WHAT TO DO ▸ In the records below, find the line that contains "Keep writing the" and the line that contains "add('collar', clothWall(collarPatch()), cotton);". Set down exactly those lines and every line between them, and nothing more.

CAD and scene scripts
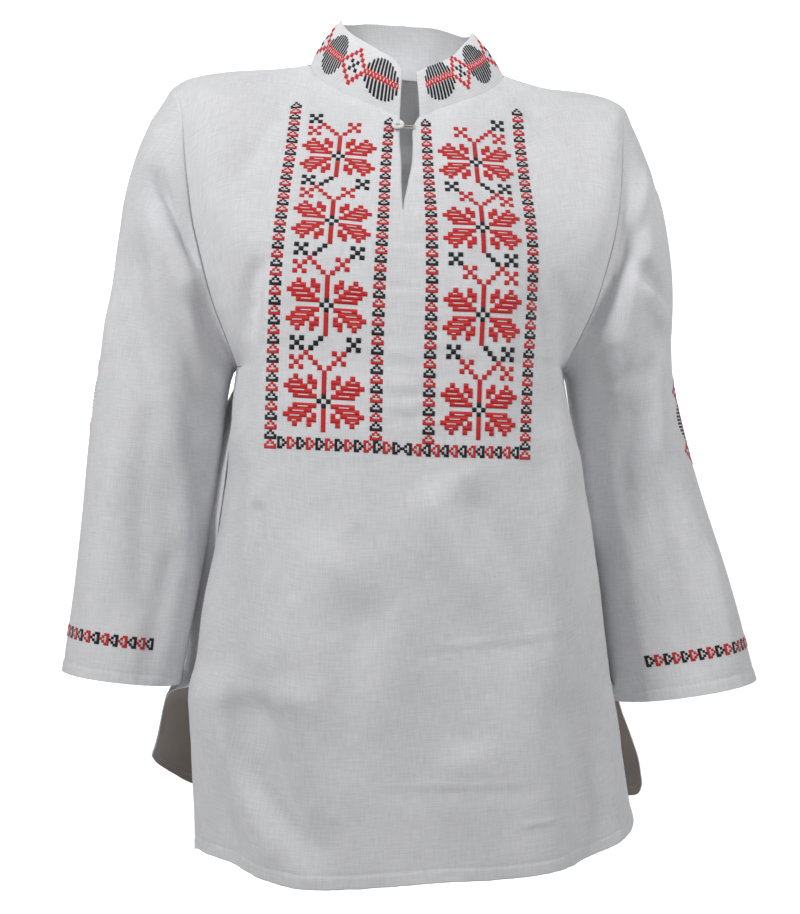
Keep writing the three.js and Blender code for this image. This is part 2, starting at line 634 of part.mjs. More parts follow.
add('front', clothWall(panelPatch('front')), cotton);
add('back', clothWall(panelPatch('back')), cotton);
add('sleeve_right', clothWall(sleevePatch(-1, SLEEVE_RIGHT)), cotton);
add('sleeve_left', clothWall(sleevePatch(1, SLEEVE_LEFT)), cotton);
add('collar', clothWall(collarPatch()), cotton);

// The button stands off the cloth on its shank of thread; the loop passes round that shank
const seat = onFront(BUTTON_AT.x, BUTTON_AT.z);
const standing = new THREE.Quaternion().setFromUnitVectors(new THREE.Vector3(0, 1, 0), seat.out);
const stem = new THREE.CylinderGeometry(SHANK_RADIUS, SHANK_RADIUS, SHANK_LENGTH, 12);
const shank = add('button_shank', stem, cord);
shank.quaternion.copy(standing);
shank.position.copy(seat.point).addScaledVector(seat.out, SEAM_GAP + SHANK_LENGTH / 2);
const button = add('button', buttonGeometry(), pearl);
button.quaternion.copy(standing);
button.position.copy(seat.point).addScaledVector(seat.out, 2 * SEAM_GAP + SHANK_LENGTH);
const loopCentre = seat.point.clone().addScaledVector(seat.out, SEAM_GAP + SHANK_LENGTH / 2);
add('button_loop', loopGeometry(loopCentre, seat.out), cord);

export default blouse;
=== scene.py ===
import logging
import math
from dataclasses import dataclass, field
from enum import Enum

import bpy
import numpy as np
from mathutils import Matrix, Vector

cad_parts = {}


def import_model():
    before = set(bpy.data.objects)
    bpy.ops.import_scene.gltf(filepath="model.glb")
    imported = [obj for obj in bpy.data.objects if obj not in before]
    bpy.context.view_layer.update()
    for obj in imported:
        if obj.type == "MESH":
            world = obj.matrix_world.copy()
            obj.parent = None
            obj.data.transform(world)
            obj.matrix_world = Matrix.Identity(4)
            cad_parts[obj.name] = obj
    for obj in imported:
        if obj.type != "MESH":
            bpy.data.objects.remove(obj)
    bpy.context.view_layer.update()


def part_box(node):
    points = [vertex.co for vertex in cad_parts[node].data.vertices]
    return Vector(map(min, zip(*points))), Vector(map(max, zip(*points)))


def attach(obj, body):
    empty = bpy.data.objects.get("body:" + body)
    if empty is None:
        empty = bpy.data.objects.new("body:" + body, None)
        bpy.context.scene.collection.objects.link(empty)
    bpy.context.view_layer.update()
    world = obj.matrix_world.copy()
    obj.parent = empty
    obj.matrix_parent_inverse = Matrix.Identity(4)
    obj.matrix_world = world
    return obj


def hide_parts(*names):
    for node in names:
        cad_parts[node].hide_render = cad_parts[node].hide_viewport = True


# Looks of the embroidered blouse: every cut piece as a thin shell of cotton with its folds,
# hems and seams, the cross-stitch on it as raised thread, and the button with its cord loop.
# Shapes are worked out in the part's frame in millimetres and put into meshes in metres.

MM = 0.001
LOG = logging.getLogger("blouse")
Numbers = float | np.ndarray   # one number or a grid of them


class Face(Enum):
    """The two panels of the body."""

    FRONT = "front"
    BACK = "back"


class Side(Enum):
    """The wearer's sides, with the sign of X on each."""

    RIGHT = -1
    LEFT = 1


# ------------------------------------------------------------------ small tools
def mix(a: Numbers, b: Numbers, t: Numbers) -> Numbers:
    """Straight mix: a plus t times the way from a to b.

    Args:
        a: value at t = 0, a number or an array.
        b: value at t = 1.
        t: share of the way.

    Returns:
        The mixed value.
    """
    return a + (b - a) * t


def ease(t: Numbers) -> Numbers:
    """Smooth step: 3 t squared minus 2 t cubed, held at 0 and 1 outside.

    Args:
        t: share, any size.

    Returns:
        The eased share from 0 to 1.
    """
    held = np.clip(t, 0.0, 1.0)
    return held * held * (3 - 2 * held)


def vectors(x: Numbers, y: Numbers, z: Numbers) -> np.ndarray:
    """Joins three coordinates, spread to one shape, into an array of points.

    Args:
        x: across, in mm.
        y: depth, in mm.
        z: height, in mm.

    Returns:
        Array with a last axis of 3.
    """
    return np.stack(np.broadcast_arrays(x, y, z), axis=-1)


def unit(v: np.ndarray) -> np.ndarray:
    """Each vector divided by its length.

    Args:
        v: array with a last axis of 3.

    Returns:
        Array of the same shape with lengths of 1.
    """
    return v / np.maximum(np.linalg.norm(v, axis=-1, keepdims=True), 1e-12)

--

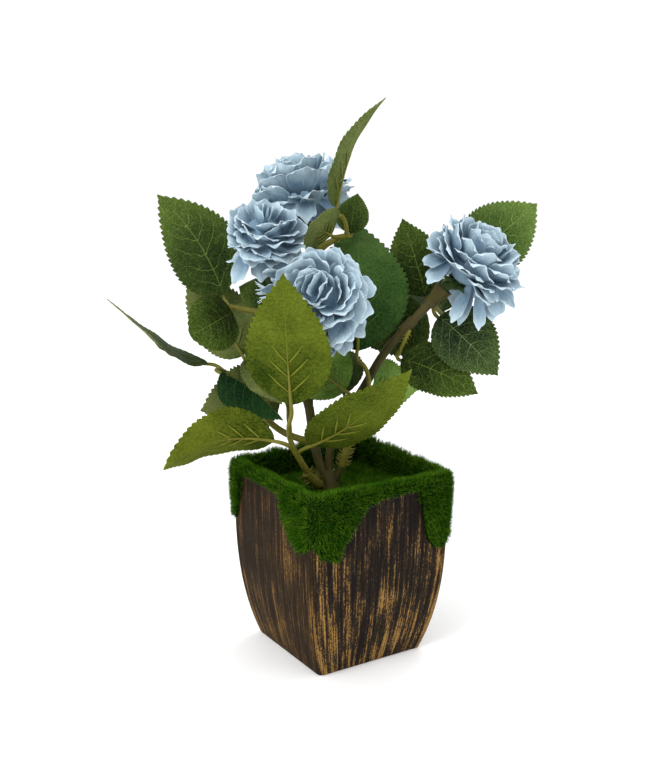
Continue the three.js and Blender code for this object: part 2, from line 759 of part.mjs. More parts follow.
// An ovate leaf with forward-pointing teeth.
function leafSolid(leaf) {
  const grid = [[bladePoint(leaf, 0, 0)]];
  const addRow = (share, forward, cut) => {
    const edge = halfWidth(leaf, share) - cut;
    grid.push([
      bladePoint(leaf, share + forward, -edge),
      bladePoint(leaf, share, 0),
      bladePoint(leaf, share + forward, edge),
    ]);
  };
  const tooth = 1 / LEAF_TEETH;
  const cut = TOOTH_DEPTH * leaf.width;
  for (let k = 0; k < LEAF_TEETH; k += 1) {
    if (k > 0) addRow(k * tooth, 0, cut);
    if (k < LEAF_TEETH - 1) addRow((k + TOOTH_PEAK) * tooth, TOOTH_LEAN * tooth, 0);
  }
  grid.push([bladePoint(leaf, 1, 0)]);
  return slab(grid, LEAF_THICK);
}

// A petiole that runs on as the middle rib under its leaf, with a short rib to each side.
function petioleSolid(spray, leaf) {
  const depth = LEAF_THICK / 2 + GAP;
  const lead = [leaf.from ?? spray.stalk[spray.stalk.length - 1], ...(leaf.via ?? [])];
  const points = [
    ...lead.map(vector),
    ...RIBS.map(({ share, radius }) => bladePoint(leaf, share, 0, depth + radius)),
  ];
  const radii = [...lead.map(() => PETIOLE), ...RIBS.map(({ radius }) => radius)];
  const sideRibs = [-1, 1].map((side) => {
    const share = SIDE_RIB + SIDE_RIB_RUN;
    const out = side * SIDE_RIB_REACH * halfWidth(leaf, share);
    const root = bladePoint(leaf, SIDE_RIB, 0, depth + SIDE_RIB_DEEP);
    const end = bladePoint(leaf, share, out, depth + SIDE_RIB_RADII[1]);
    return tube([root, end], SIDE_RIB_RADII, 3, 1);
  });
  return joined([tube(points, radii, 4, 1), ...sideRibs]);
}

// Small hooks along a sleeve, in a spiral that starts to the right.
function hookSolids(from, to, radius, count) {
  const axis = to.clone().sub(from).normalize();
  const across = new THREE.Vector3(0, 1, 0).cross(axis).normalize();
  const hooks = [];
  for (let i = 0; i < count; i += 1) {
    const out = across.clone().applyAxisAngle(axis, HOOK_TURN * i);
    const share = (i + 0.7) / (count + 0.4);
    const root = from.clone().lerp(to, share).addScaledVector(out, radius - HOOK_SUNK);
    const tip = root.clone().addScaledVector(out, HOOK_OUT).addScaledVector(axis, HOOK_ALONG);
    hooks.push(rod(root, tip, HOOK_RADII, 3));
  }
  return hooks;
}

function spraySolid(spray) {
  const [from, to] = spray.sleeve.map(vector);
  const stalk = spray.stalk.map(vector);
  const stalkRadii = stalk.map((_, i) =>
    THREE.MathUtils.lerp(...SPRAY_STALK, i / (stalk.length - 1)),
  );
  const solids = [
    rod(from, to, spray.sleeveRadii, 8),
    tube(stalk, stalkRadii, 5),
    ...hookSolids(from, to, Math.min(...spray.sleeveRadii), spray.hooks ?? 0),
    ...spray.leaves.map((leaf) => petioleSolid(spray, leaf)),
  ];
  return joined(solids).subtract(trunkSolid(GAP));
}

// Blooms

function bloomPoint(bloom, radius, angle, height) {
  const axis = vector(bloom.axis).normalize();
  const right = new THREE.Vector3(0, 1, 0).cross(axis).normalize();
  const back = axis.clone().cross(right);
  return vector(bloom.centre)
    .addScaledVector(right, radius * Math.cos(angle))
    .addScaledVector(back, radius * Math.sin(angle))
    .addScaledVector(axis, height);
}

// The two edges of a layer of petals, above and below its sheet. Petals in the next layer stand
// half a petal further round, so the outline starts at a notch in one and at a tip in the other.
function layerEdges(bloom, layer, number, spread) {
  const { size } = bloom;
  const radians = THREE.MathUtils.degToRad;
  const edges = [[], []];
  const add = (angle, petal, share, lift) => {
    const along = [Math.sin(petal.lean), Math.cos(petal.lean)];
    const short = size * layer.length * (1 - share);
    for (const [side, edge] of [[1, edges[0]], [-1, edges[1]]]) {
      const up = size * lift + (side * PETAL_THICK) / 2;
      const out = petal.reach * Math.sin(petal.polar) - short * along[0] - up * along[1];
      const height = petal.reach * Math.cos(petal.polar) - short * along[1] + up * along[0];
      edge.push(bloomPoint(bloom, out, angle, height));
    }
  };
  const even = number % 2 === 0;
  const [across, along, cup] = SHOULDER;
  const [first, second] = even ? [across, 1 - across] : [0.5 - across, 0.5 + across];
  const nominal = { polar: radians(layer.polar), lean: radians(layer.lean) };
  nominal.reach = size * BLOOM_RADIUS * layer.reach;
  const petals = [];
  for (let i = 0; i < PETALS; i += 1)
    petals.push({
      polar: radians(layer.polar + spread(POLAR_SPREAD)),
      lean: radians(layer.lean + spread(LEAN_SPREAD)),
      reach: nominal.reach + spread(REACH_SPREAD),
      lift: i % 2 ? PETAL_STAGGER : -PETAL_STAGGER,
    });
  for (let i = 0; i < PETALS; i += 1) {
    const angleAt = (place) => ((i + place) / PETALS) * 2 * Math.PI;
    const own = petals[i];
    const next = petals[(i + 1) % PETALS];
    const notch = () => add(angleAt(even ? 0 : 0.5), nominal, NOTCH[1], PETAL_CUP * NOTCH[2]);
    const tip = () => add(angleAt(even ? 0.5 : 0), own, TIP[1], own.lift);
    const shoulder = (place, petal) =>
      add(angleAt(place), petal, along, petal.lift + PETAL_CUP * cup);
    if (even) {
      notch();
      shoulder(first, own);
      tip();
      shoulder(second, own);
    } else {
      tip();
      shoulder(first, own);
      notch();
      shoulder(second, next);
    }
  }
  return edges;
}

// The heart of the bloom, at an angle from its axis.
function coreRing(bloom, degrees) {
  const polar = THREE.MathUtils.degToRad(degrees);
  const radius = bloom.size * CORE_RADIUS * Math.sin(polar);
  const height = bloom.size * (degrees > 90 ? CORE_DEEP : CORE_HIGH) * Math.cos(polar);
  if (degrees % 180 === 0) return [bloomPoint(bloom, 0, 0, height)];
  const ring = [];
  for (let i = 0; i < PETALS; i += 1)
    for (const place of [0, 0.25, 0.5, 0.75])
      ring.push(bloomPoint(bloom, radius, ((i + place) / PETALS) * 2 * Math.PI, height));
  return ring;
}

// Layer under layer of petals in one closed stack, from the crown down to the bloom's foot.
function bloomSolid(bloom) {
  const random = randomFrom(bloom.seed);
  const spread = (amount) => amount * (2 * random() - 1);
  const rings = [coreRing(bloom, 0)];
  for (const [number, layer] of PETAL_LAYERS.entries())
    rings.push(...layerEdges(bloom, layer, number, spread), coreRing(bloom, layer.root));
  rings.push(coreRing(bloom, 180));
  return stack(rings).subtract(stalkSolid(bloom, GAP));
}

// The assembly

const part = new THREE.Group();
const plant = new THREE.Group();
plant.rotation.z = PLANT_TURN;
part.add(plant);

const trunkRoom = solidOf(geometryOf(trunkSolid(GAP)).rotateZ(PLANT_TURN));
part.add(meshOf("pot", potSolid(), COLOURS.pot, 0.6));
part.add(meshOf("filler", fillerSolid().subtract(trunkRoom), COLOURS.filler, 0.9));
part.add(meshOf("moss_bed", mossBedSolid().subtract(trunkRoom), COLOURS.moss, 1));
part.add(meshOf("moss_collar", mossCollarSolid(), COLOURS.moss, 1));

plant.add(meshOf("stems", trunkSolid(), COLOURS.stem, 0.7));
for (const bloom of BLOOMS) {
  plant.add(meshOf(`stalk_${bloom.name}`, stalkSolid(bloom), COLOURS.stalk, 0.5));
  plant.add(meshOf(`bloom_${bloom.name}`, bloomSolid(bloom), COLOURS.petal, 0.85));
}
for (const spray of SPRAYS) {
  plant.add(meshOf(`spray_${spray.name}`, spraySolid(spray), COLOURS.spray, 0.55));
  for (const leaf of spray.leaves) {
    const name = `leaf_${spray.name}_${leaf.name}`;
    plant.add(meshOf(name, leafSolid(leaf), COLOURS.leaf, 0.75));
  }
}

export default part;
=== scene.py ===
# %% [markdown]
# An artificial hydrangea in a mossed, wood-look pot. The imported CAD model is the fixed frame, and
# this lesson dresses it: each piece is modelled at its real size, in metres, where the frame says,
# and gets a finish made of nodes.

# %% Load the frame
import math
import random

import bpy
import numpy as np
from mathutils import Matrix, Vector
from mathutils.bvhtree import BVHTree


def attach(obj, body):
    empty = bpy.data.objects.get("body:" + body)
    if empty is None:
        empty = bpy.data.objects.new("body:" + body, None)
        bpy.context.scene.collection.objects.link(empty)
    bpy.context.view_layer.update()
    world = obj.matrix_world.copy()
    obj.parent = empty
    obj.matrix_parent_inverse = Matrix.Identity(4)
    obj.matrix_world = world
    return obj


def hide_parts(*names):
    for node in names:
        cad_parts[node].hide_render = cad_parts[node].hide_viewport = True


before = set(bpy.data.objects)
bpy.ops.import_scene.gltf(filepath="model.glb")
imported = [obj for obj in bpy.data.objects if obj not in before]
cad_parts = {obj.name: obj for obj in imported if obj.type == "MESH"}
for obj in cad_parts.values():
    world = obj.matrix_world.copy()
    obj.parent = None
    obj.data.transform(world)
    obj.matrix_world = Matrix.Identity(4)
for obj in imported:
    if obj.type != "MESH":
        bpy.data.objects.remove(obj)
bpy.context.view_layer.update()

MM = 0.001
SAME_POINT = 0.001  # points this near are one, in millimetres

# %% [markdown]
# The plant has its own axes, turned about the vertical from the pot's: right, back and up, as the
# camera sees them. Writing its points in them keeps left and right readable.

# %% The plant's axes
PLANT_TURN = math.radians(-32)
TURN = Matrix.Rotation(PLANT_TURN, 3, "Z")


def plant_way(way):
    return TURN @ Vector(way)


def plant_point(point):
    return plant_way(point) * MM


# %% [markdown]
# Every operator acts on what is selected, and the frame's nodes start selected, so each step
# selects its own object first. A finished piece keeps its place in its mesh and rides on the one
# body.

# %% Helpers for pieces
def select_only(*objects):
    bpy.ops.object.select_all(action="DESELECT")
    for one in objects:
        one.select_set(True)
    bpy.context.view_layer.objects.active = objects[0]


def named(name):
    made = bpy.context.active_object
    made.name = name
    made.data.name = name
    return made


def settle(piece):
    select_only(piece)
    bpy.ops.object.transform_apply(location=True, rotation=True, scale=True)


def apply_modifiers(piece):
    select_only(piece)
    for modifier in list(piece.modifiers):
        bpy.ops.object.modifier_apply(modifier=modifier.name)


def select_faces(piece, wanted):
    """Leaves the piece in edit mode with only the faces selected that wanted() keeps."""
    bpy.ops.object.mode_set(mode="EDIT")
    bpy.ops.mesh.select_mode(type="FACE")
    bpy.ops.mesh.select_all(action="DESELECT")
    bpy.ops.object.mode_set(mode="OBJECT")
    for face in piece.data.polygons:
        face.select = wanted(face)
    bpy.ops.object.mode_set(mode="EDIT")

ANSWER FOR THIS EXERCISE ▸
Keep writing the three.js and Blender code for this image. This is part 2, starting at line 634 of part.mjs. More parts follow.
add('front', clothWall(panelPatch('front')), cotton);
add('back', clothWall(panelPatch('back')), cotton);
add('sleeve_right', clothWall(sleevePatch(-1, SLEEVE_RIGHT)), cotton);
add('sleeve_left', clothWall(sleevePatch(1, SLEEVE_LEFT)), cotton);
add('collar', clothWall(collarPatch()), cotton);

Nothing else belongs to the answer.